Sul labbro della cupola viene allogato un chiodo, e la manovra di elevazione del corpo riesce per il primo particolarmente faticosa e delicata, forzato come è a dover rinunziare all’ausilio dei piedi che incontrano scalfitture troppo leggiere nella roccia. Alfine riesce a pervenire ad una crepa e ad incastrarvisi, e poscia con un ultimo sforzo raggiunge un breve ripiano, da dove raggiante può avvertire oramai prossima la vittoria.

Riuniti su quel ripiano eleviamo il nostro pensiero di ammirazione agli 'adoratori decisi' che per primi ebbero il premio della vittoria. Con una bella ed aerea arrampicata lungo lo spigolo ripido, poi con una riposante salita, raggiungiamo la vetta. Ore 6 dall’attacco.

Durante il riposo in vetta, siamo raggiunti dalla nebbia e allora avvaliamo alla Grotta dei Pagani, da dove due di noi per Valle dei Molini e Valzurio ritorniamo al passo dello Scagnello a riprendere sacchi e scarpe, per poi raggiungere Clusone per la stessa Valzurio, ed il terzo, più fortunato, scende alla Cantoniera ed a Bergamo. (dal Mensile Cai Bergamo Alpi Orobiche dell’agosto 1932)”

Luglio 2019: Federica non ha mai salito lo “Spigolo”, ci alziamo presto, niente strada, abbiamo passato la notte nel furgone parcheggiato nell’ampio parcheggio degli impianti sciistici di Colere, se non si guida si è più freschi! Salire all’Albani è sempre una gran tirata, con lo zaino carico, ancor di più.

Federica oggi ha salito lo Spigolo, siamo scesi in doppia (da ragazzo rischiavamo sempre la pelle scendendo dal Cengione Bendotti). Due super panini al Rifugio Albani, quattro chiacchere con Elisa, simpatica ragazza che lavora al Rifugio (grazie per averci imprestato il binocolo!) e si ritorna a valle... contenti e felici.

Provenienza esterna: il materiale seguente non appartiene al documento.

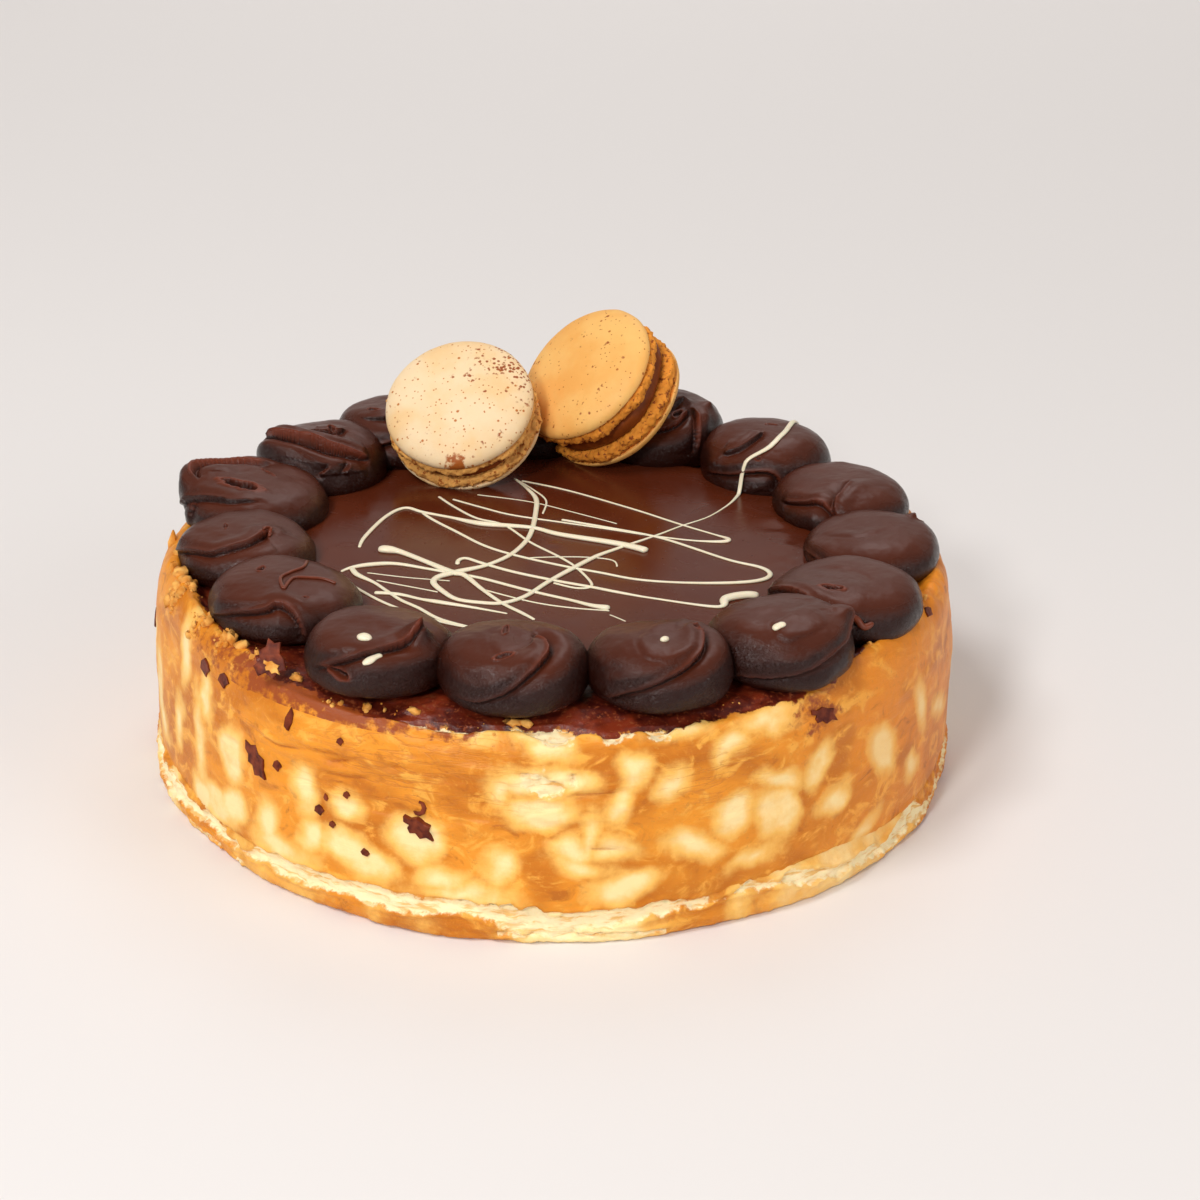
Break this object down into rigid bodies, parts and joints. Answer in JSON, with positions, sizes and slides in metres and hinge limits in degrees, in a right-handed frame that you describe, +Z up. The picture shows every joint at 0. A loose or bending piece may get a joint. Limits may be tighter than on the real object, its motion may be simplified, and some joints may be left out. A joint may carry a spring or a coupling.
{
  "type": "irish cream cheesecake",
  "caption": "Round baked cheesecake on a biscuit base, with a chocolate ganache pool, a ring of piped ganache swirls, white drizzle and macarons on top.",
  "frame": {"origin": "middle of the underside that the cake stands on", "axes": "+Z up along the cake's axis; -Y towards the front that is seen first, with the macarons at the back; +X to the right"},
  "size_m": [0.2306, 0.2287, 0.1041],
  "materials": {
    "biscuit": "crumbly baked biscuit layer, golden brown, matte",
    "baked_cheesecake": "baked cream cheese, golden skin mottled with pale cream ovals, satin",
    "poured_ganache": "set chocolate ganache poured as a smooth glossy pool",
    "piped_ganache": "whipped chocolate ganache piped in fat swirls, satin with fine ripples",
    "cream_macaron_shell": "baked almond meringue shell, pale cream with brown speckles, matte",
    "orange_macaron_shell": "baked almond meringue shell, warm golden tan with fine specks, matte",
    "macaron_filling": "soft chocolate filling, brown, satin",
    "white_chocolate": "thin drizzled white chocolate lines and dots, satin",
    "dark_chocolate": "thin broken flakes of dark chocolate on the side and rim"
  },
  "bodies": {
    "root": {"biscuit_base": "biscuit", "cheesecake": "baked_cheesecake", "ganache_glaze": "poured_ganache", "ganache_swirl_01": "piped_ganache", "ganache_swirl_02": "piped_ganache", "ganache_swirl_03": "piped_ganache", "ganache_swirl_04": "piped_ganache", "ganache_swirl_05": "piped_ganache", "ganache_swirl_06": "piped_ganache", "ganache_swirl_07": "piped_ganache", "ganache_swirl_08": "piped_ganache", "ganache_swirl_09": "piped_ganache", "ganache_swirl_10": "piped_ganache", "ganache_swirl_11": "piped_ganache", "ganache_swirl_12": "piped_ganache", "ganache_swirl_13": "piped_ganache", "ganache_swirl_14": "piped_ganache", "ganache_swirl_15": "piped_ganache", "macaron_cream_top": "cream_macaron_shell", "macaron_cream_bottom": "cream_macaron_shell", "macaron_cream_filling": "macaron_filling", "macaron_orange_top": "orange_macaron_shell", "macaron_orange_bottom": "orange_macaron_shell", "macaron_orange_filling": "macaron_filling"}
  },
  "joints": []
}
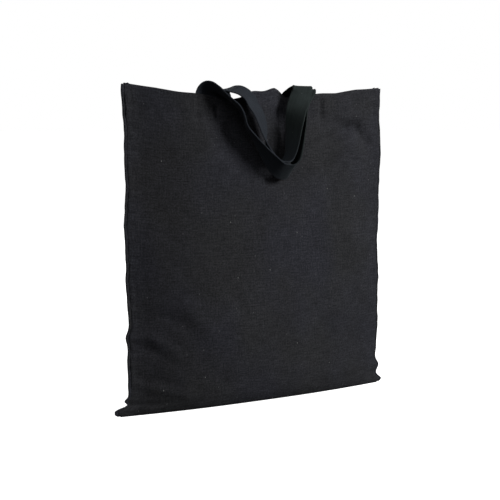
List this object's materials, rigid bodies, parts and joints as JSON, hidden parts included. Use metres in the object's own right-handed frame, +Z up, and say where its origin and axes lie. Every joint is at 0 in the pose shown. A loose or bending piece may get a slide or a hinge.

La gran classica è una bella linea “antica” dove la roccia richiede sempre attenzione, un unico difetto, ma questo non viene considerato tale al giorno d’oggi, sono le numerose varianti e variantine che intersecano a destra e sinistra l’originale “storico”, spit, chiodi, clessidre cordonate... il solito accanirsi umano. Ma oramai ne siamo quasi abituati, peccato!